Masson, Edmond (1894-1999)

Jean-Noël Grandhomme. Ultimes sentinelles. Paroles des derniers survivants de la Grande Guerre. La Nuée Bleue, 2006, 223 p.

Résumé de l’ouvrage :
Jean-Noël Grandhomme, historien et universitaire, a interviewé, de 1995 à 1999, 17 des derniers témoins du Grand Est (Vosges, Moselle, Bas-Rhin, Jura, Aube, Haut-Rhin, Meurthe-et-Moselle, Suisse et Ardennes). Des histoires d’hommes jeunes, tous nés dans la dernière décennie du XIXe siècle (de 1893 à 1899), jetés dans le conflit et qui se souviennent de leur parcours dans la Grande Guerre, à l’issue de laquelle ils ont miraculeusement survécu, et qui fut pour eux le plus souvent une aventure extraordinaire.
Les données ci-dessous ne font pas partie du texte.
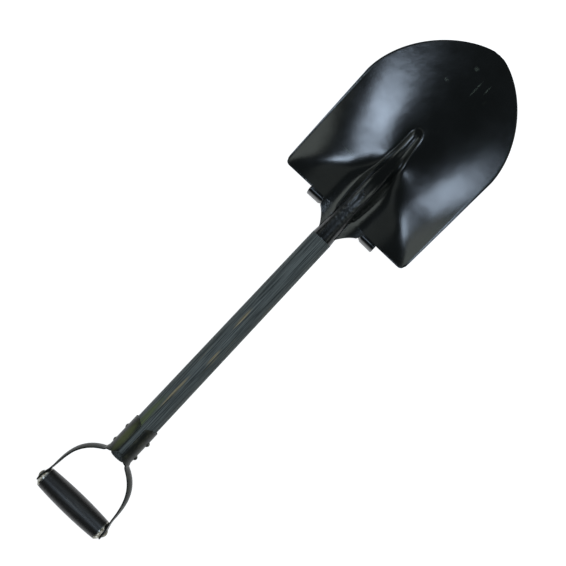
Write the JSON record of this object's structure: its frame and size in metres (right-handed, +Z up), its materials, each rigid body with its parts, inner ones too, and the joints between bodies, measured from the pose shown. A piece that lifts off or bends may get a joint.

L’auteur, spécialiste de la période, a opportunément résumé les entretiens et certainement gommé les erreurs cognitives, les confusions ou les anachronismes attachés à ces entretiens, réalisant un exercice dont il conclut que « l’enquête orale est d’ailleurs devenue une science auxiliaire de l’histoire à part entière depuis une vingtaine années », correspondant à l’ère des ultimes témoins. Il dit : « Avec ces derniers témoins, ce n’est pas seulement la mémoire de la Grande Guerre qui s’en va, mais aussi cette d’une société rurale, mêlée de rudesse et de solidarité. » Par son questionnement en filigrane ; « Quel regard ces anciens soldats, dressés les uns contre les autres par l’Histoire, portent-ils sur cette gigantesque conflagration ? Qu’en ont-ils retenu, et oublié ? Surtout, qu’avaient-ils à nous dire, à nous, Français et Européens du XXIe siècle, juste avant de disparaître ? » érigent cette œuvre mémorielle et testimoniale en véritable livre hommage. Plus profondément, chacun des témoins, servant dans les deux armées belligérantes, témoignent de leur implication soit dans l’armée française, soit en tant qu’alsaciens ou lorrains dans l’armée allemande, avec les particularismes ou des traitements différenciés attachés cette origine : engagement dans la marine, envoi systématique sur le front de l’est, distinction dans le commandement ou le statut de prisonnier, etc. Le chapitre consacré à Edmond Masson concerne les pages 93 à 105 de l’ouvrage.

Eléments biographiques :
Edmond Masson est né à Neuchâtel en Suisse le 11 janvier 1894 mais il conserve la nationalité française. Il est issu d’une famille de huit enfants, dont un frère cadet disparait à Verdun le 24 juin 1916 et habite rue des Remparts à Pontarlier, en Franche-Comté. Sa préparation militaire lui fait acquérir les grades de caporal puis de sergent et la guerre vient le chercher alors qu’il est ouvrier dans une usine automobile. Sergent au 171e RI incorporé en septembre 1914. Il arrive en janvier 1915 dans les tranchées de la Woëvre, près de Verdun. Il est blessé par éclatement de grenade le 6 mai 1916 à la ferme de Navarin, en Champagne, en posant des défenses accessoires en avant d’un petit-poste. Il est cité à l’ordre de la brigade pour cet acte. Il participe à l’offensive du Chemin des Dames où il est blessé une seconde fois, par éclat d’obus, puis par une grenade lancée par l’allemand qui le fait prisonnier. Miraculé des combats, il manque d’être assassiné par un soldat par un soldat brutal. Il dit que sa captivité, dans deux camps, près de la frontière belge et le long de la mer du Nord, ne l’a pas traumatisé. Il y a même appris l’allemand, initiative qui lui permet de devenir interprète. Le soldat Masson est toujours en Allemagne aux derniers de novembre, quand éclate la Révolution ; il dit sur ces jours surréalistes : « Les Allemands sont des organisateurs. Ils organisent même la révolution ! » (p. 104). Edmond Masson revient à Pontarlier en janvier 1919 via un port d’Allemagne du Nord puis Cherbourg. Cheminot après-guerre, membre de plusieurs associations d’anciens combattants, il décède à Combs-la-Ville en Seine-et-Marne le 28 août 1999 à l’âge de 105 ans.